§ **Records shown**

******

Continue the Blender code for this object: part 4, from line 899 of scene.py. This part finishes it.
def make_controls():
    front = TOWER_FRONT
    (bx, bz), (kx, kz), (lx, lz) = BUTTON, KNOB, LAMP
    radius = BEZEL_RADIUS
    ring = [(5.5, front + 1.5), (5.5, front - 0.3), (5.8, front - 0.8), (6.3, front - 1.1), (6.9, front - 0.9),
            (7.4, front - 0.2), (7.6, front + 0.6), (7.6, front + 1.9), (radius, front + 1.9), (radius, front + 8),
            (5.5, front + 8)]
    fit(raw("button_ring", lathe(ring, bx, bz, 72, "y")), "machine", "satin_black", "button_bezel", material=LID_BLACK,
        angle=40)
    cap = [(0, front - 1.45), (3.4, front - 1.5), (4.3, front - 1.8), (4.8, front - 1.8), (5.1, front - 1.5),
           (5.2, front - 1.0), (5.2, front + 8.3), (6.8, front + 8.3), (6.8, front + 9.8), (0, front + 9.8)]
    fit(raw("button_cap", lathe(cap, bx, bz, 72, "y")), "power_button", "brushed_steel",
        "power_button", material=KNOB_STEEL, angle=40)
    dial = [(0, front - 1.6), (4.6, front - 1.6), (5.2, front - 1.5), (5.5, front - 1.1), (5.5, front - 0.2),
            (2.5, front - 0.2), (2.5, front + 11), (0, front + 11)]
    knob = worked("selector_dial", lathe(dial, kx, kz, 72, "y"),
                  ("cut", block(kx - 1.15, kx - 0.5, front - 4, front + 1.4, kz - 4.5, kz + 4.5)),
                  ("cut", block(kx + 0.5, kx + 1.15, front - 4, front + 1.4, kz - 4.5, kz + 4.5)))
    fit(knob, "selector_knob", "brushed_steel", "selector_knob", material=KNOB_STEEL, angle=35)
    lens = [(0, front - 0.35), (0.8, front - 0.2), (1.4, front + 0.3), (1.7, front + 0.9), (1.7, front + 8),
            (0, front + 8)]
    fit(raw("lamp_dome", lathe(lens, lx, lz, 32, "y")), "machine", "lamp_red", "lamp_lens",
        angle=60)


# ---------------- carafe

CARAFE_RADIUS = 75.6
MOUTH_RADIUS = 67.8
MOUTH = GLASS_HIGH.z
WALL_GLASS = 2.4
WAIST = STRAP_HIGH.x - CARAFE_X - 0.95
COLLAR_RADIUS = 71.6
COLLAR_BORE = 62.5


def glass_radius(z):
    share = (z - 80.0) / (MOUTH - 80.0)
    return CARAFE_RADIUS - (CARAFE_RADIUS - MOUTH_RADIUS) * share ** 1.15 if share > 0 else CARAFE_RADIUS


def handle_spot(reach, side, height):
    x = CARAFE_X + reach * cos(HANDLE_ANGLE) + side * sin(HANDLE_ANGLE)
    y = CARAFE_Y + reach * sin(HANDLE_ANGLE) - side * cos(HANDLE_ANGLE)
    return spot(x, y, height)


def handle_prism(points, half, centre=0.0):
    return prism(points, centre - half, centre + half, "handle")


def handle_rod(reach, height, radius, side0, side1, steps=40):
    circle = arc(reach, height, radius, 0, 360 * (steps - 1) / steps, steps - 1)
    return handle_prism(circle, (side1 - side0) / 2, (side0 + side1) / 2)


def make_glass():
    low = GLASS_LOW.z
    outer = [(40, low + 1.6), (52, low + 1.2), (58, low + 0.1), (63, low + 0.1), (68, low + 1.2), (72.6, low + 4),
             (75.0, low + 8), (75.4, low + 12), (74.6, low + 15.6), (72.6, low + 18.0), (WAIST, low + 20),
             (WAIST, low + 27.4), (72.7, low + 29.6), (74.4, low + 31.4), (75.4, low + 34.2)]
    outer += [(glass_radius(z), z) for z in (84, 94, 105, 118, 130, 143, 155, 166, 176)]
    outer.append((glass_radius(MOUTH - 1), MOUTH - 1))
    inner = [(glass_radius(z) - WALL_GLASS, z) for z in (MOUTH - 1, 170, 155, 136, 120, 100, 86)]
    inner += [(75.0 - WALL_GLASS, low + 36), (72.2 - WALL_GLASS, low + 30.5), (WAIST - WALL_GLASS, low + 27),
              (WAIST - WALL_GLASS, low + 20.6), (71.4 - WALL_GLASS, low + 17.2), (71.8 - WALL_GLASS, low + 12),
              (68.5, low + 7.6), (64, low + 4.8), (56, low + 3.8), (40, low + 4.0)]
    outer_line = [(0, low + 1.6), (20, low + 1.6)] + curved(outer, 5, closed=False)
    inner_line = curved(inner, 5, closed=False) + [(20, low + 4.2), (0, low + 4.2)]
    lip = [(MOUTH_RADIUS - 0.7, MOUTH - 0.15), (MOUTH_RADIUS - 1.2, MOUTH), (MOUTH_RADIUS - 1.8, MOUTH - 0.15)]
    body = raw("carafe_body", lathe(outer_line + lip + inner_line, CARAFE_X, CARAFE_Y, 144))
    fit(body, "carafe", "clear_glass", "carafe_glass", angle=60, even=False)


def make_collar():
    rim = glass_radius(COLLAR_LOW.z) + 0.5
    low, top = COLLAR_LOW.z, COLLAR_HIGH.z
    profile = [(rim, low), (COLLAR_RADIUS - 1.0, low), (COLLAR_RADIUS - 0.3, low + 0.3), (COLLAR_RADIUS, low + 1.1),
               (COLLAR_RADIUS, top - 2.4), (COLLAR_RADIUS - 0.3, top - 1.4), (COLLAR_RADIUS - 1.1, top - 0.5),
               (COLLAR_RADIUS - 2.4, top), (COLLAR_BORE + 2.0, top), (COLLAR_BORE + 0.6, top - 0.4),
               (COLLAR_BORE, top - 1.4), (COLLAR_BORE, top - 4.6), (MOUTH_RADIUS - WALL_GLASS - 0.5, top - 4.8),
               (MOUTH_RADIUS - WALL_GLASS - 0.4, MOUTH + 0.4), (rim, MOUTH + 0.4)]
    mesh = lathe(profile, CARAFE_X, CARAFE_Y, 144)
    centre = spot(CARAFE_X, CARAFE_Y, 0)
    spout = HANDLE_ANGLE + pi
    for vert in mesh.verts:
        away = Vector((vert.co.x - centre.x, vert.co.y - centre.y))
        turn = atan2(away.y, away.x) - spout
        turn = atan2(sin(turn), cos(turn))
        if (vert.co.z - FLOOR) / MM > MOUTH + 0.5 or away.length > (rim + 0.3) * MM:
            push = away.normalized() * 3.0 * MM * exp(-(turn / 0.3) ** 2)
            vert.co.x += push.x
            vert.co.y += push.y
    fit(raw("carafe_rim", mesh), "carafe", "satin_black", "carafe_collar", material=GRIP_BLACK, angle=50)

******

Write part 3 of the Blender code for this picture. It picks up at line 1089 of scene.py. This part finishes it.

******

§ **What is needed**
Retype exactly what runs from the line containing "Continue the Blender" through the line containing "COLLAR_BORE = 62.5", both lines included, and stop there.

§ **Answer for this exercise**
Continue the Blender code for this object: part 4, from line 899 of scene.py. This part finishes it.
def make_controls():
    front = TOWER_FRONT
    (bx, bz), (kx, kz), (lx, lz) = BUTTON, KNOB, LAMP
    radius = BEZEL_RADIUS
    ring = [(5.5, front + 1.5), (5.5, front - 0.3), (5.8, front - 0.8), (6.3, front - 1.1), (6.9, front - 0.9),
            (7.4, front - 0.2), (7.6, front + 0.6), (7.6, front + 1.9), (radius, front + 1.9), (radius, front + 8),
            (5.5, front + 8)]
    fit(raw("button_ring", lathe(ring, bx, bz, 72, "y")), "machine", "satin_black", "button_bezel", material=LID_BLACK,
        angle=40)
    cap = [(0, front - 1.45), (3.4, front - 1.5), (4.3, front - 1.8), (4.8, front - 1.8), (5.1, front - 1.5),
           (5.2, front - 1.0), (5.2, front + 8.3), (6.8, front + 8.3), (6.8, front + 9.8), (0, front + 9.8)]
    fit(raw("button_cap", lathe(cap, bx, bz, 72, "y")), "power_button", "brushed_steel",
        "power_button", material=KNOB_STEEL, angle=40)
    dial = [(0, front - 1.6), (4.6, front - 1.6), (5.2, front - 1.5), (5.5, front - 1.1), (5.5, front - 0.2),
            (2.5, front - 0.2), (2.5, front + 11), (0, front + 11)]
    knob = worked("selector_dial", lathe(dial, kx, kz, 72, "y"),
                  ("cut", block(kx - 1.15, kx - 0.5, front - 4, front + 1.4, kz - 4.5, kz + 4.5)),
                  ("cut", block(kx + 0.5, kx + 1.15, front - 4, front + 1.4, kz - 4.5, kz + 4.5)))
    fit(knob, "selector_knob", "brushed_steel", "selector_knob", material=KNOB_STEEL, angle=35)
    lens = [(0, front - 0.35), (0.8, front - 0.2), (1.4, front + 0.3), (1.7, front + 0.9), (1.7, front + 8),
            (0, front + 8)]
    fit(raw("lamp_dome", lathe(lens, lx, lz, 32, "y")), "machine", "lamp_red", "lamp_lens",
        angle=60)


# ---------------- carafe

CARAFE_RADIUS = 75.6
MOUTH_RADIUS = 67.8
MOUTH = GLASS_HIGH.z
WALL_GLASS = 2.4
WAIST = STRAP_HIGH.x - CARAFE_X - 0.95
COLLAR_RADIUS = 71.6
COLLAR_BORE = 62.5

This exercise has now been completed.